My mood wasn't much improved by reading on the bus about depression. According to this theory in Psychology Today, depression isn't as simple as a lack of some single nevrotransmitter. And the reason why Prozak, Zoloft and the gang work, such as they usually do, may be side-effects. The good news is that it may now be possible to target treatment better.
It seems that there is a more or less regular stream of signals from amygdala, the brain's "fear factory", even in normal people. But usually it is kept in check by the left prefrontal cortex, one of the main arbiters of higher mental functions. When this check fails, as it were, despair runs wild all over the brain, and various subsystems buckle under the stress.

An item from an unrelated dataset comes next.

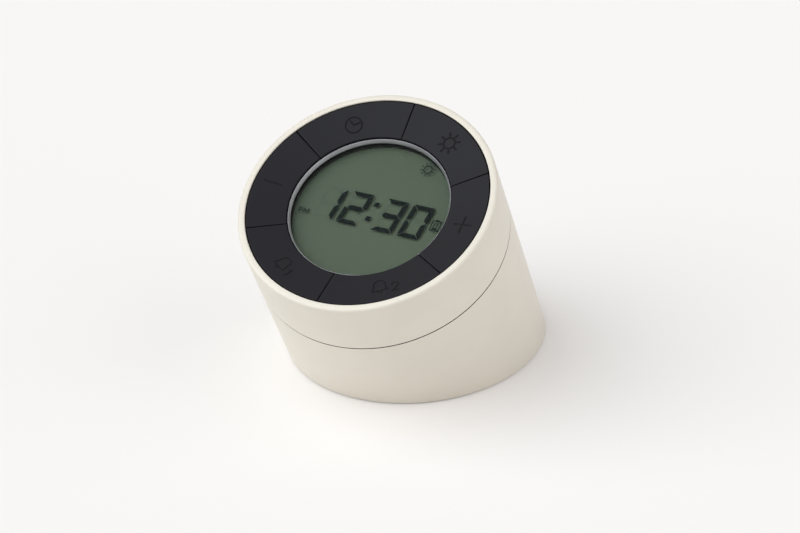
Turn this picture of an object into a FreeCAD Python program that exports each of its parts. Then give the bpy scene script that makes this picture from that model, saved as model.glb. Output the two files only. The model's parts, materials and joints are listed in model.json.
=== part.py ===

The article does not mention this, but I've read elsewhere that amygdala is a part of the brain that gets a good trashing during the second mass extinction of brain cells that take place around the age of 40 or so. (The first and by far most extreme mass death of brain connections takes place during puberty.) This makes sense, in a way. If people have kept alive that far, there may be reason to turn down the worry knob. You wouldn't want a grown-up to be too worried about his own skin to sacrifice himself for the next generation, after all. If need be.

So the midlife crisis is perhaps after all biological rather than psychological. But the reason why it's often a crisis rather than an improvement, may hinge on a culture that does not accept that we change as we age. A culture that demands childhood to last till we're 25 and youth till we're 70.

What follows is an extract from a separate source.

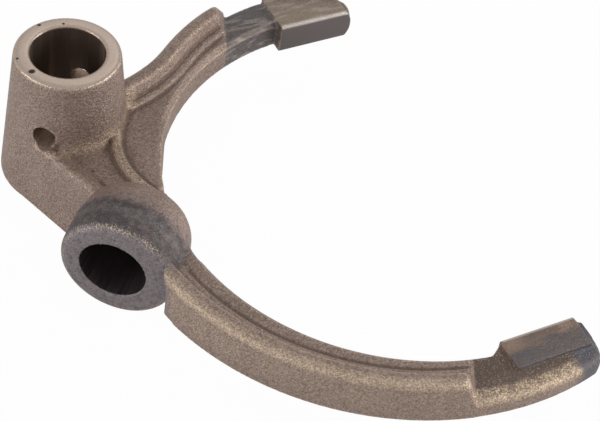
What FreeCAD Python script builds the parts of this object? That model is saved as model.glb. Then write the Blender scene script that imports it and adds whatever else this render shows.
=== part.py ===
import FreeCAD, Part
import math
import os

V = FreeCAD.Vector

# A gearbox clutch fork, one forging with machined bores and pads.
# Millimetres. The origin is on the rail bore's axis, level with the middle of the pads' thickness.
# +X runs along the fork's own line of symmetry, towards the open end, and +Z up the rail bore.
# Far lies towards +Y and near towards -Y.

# Rail hub
railBore = 20.0
hubTopRadius = 14.3
hubBottomRadius = 18.3
hubTop = 26.0
hubBottom = -16.3
hubTopChamfer = 0.6
hubBottomChamfer = 1.3
hubFoot = 3.0                 # concave rounding where the hub meets the web
railBoreChamfer = 0.5

# Ring: its centre from the rail, its inner face and its near outer face
ringX = 77.9
ringY = -51.1
innerRadius = 66.0
outerRadius = 78.7
outerShift = -2.7             # the outer circle's centre, along X from the ring's centre

# Section of the stiff part of the ring, measured inwards from the parting line
armBottom = -4.0
webTop = 4.3
ribTop = 8.9
ribWidth = 5.0
ribOuterDraft = 9.0           # degrees
ribInnerDraft = 22.0
ribRounding = 1.8
ribInnerRounding = 1.2
grooveHeight = 4.8
grooveRounding = 0.8
ridgeInset = 8.4
ridgeHeight = 5.7
ridgeHalfWidth = 1.4
ridgeChamfer = 0.7
bottomLead = 0.3
bottomChamfer = 0.7
innerChamfer = 1.3
nearWebSpan = 15.5             # inwards from the outer face
farWebSpan = 11.0
nearSweep = 80.0              # degrees the near side turns through, from the ring's back

# The far rib leaves its arc and runs out to the hub
farCentreX = 1.2
farCentreY = 9.3
farRadius = 71.4
farStraight = 4.9
farFlare = 42.0               # radius of the reverse bend into the hub
farFlareSweep = 40.0          # degrees
farStart = 100.0              # degrees from the opening
farLeave = 128.0

# Plan of the web plate between the far rib, the hub and the boss, from the ring's centre.
# The ring's inner face trims it.
webOutline = [(-18.0, 60.0), (-30.0, 65.0), (-46.0, 56.0), (-57.0, 51.0),
              (-78.0, 51.0), (-80.0, 4.0), (-60.0, 0.0), (-30.0, 50.0)]

# Where the rib stops on each arm: its foot on the outer face, and the slant of its end
nearEndX = -19.8
nearEndY = -73.0
nearEndSlant = 25.0
farEndX = -20.6
farEndY = 73.0
farEndSlant = 21.0
ribEndLean = 28.0             # degrees from upright
ribEndRounding = 1.5
milledStep = 0.3              # the milled arm ends lie this much below the web

# Thin arm ends
thinTopOuter = 2.6            # the top falls away to this height at the outer edge
farThinRadius = 69.3          # about the far arc's centre
thinOuterRounding = 1.8
thinDraft = 0.4               # how far the outer face leans in
thinFall = 7.0                # width of the falling band
thinSpan = 18.0
nearThinStart = -107.0        # degrees, and the sweep towards the opening
nearThinSweep = 40.0
farThinStart = 69.0
farThinSweep = 51.0

# Pads
padGap = 125.0                # between the two working faces
padThickness = 9.6
padWidth = 9.6
padStart = -6.5               # along X from the ring's centre
tipX = 17.0
tipRounding = 2.0
tipCorner = 4.0
padChamfer = 0.8
padLead = 4.0                 # length of the near pad's lower root
nearTipSlope = 9.0            # degrees, outer side of the near arm's end
nearTipY = 77.0
farTaper = 17.6               # degrees, outer side of the far arm's end
farTipY = 69.4

# Lever boss
bossBore = 18.0
bossBoreDepth = 17.0
drillPoint = 118.0
bossRadius = 15.6
bossOffset = 0.8              # the barrel stands this far to the near side of its bore
bossFlare = 15.9
bossFaceRounding = 1.8
bossShoulder = 12.0
bossBackRadius = 13.4
bossDomeEnd = 21.5
bossDomeRounding = 6.0
bossX = -86.4                 # centre of its face, from the ring's centre
bossY = -3.3
bossAngle = 46.3              # direction of the bore inwards, degrees from +X
spotFace = 16.4               # radius the boss face is milled back to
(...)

Methinks a child should seek knowledge, a youth should seek insight, and us grown-ups should seek wisdom. Each builds on the level below. We start close up, just seeing random details of the world. But as we walk on, the trees fade and we start to see the forest.

Reading about depression isn't the most uplifting thing to do, even when you're not depressed yourself. And I hardly think I am. That's sort of funny, because statistically I should be smack in the middle of the swamp. Good thing I'm not. I hear depression is really, really bad. For oneself and others.


[1] I am aware that some of you claim to not have and not need a religion. To which I say, bah. You may not believe in a god. So what? Buddhism is an atheist religion. If you believe in something that makes life worth the struggle, beyond the next meal, the next coitus or the next fix of dope, that's your religion. If not, too bad for you.